◆ Dataset extract
=-=-=-=-=

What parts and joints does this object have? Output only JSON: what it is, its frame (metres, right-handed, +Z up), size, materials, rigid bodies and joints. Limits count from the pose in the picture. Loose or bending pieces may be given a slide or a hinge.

=-=-=-=-=

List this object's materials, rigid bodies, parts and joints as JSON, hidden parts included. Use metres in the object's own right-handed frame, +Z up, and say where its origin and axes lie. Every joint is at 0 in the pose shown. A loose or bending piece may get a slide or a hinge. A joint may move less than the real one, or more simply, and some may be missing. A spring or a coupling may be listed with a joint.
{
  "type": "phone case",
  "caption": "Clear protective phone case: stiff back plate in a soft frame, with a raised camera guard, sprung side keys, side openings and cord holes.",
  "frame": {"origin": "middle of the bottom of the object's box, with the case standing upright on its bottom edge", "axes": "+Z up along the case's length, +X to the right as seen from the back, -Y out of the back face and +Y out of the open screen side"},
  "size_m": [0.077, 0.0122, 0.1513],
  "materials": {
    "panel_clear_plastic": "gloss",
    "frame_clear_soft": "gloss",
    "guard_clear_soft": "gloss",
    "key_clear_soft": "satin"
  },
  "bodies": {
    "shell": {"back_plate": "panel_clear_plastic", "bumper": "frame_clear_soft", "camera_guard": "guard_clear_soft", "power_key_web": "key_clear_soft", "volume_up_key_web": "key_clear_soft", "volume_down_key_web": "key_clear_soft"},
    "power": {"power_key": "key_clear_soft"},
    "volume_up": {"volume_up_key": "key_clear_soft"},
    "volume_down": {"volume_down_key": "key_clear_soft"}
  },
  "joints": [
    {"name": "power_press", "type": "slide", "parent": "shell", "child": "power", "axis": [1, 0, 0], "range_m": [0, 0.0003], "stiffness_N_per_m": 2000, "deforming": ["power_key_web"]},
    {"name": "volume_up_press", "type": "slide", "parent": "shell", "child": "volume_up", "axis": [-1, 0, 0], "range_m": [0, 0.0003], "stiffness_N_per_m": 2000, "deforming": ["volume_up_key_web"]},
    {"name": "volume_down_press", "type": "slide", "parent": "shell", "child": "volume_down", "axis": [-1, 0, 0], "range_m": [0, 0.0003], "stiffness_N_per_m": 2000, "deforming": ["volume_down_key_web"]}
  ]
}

=-=-=-=-=

◆ Stated exercise
Tally the lines in this data that hold the word "rigid" and state only the count.

◆ Answer to the problem
2